I hope someone gave Blake Fleetwood his dacha, because his writing sucks, he might need property that's already paid-for. Anyone want his job? Maybe it'll be outsourced to India soon. The end of the Cold War has only been good for elites in both countries, not for working-class people. Told you so. Has Blake Fleetwood has ever read Eliot's 'The Hollow Men.' Why do I know he doesn't see the irony in his blog? Or does he? Trust: a rare commodity in America, especially concerning journalists and the media in general. I just cannot trust this man, but I could easily be wrong! This is the mess many of them have created. Too slippery, we want clarity. If he wanted to stimulate a dialog, he succeeded and deserves the credit due to him.

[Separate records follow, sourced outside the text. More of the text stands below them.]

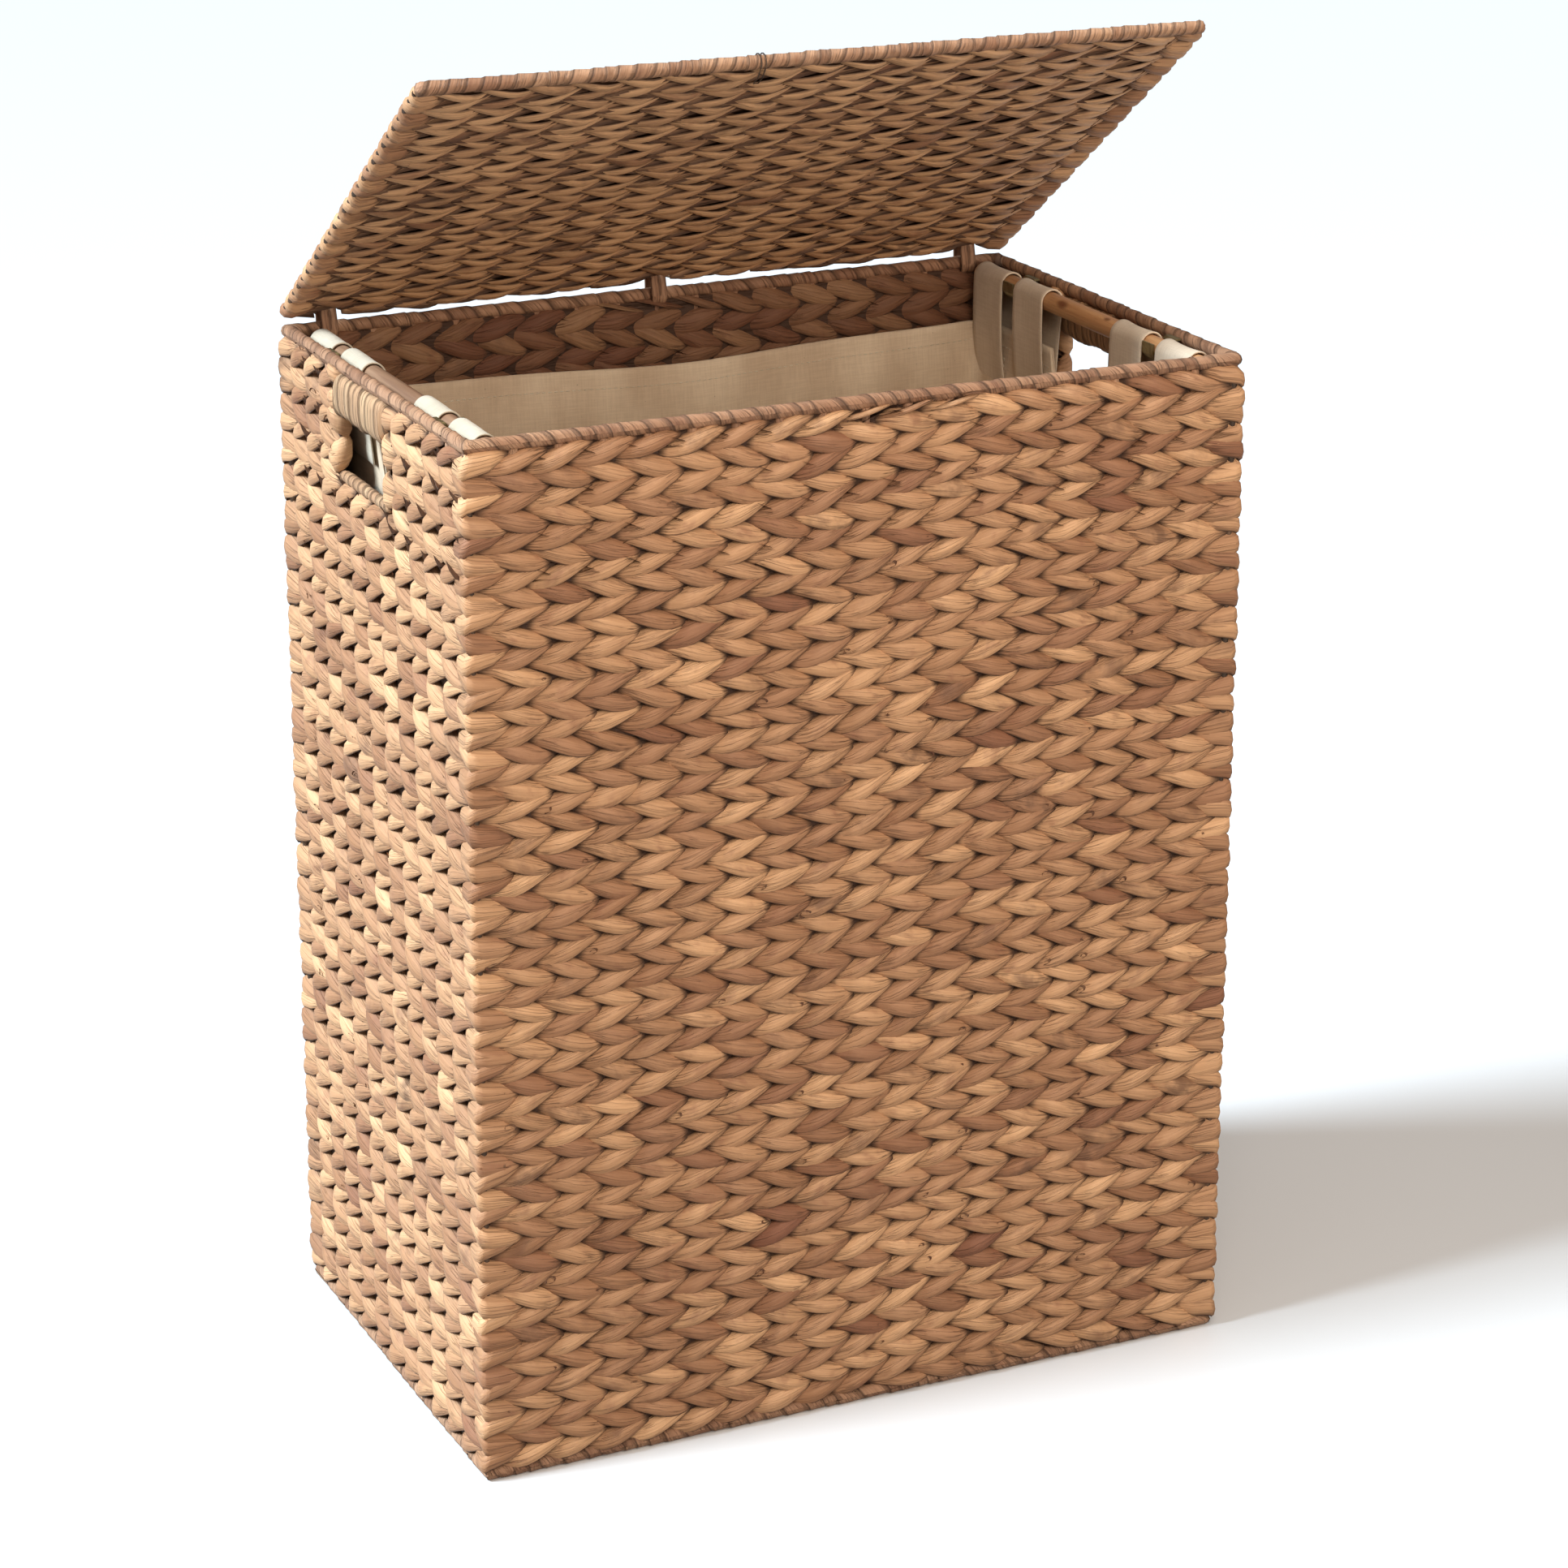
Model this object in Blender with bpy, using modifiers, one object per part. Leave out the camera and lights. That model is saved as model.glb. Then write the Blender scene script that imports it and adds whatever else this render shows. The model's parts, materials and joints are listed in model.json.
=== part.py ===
"""Woven laundry basket: wire and rattan frame, twined walls, a tied lid and a liner hung from two rods.

Frame: X along the long side, Y from front to back, +Z up, origin at the centre of the footprint.
"""
import math

import bmesh
import bpy
from mathutils import Matrix, Vector

# Overall size of the basket body
WIDTH = 0.480
DEPTH = 0.305
HEIGHT = 0.610
GAP = 0.0003                       # between pieces that touch

# Twined wall, and the wrapped wires that edge it
WALL = 0.014
RIM_R = 0.0039
RIM_CORNER = 0.006
POST_R = 0.0025
WALL_LOW = 2 * RIM_R + GAP
WALL_TOP = HEIGHT - 2 * RIM_R - GAP
BASE_T = 0.0115
MID_X = WIDTH / 2 - WALL / 2       # middle of a side wall
MID_Y = DEPTH / 2 - WALL / 2

# Hand hole in each short side
HOLE_Y = (-0.0240, 0.0500)
HOLE_Z = (0.5456, 0.5792)
JAMB_T = 0.0035
GRIP_T = 0.012
SILL_R = 0.0033

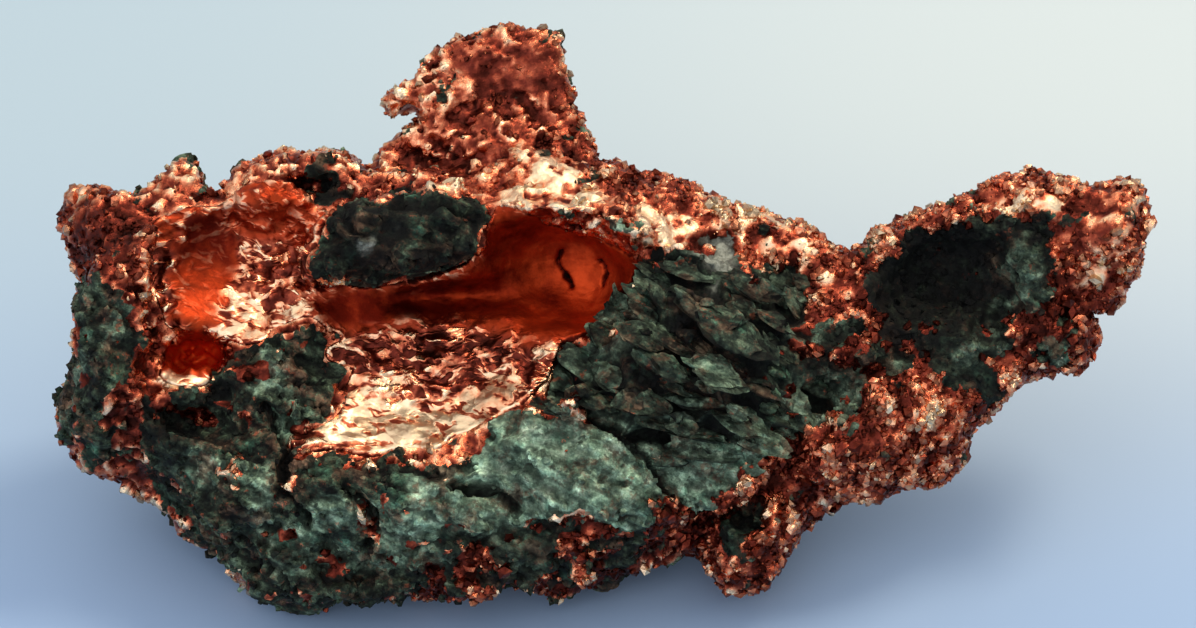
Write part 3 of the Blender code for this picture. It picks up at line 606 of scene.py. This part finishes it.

Blake Fleetwood on his own sense of importance:
http://www.huffingtonpost.com/blake-fleetwood/56-of-russians-regret-fa_b_35939.html


12/12/2006: A reader has suggested that Fleetwood is being sarcastic, but I believe this is a very subjective reading of the piece. If he was attempting to make a dry-observation, he failed, and he hasn't added anything new to the dialog. Maybe that wasn't his aim. We've known for years that people in Russia have wished for a return to the assurances of the Soviet system that aren't present under 'market-discipline'. They still do. Who can blame them? The Republicans, of course.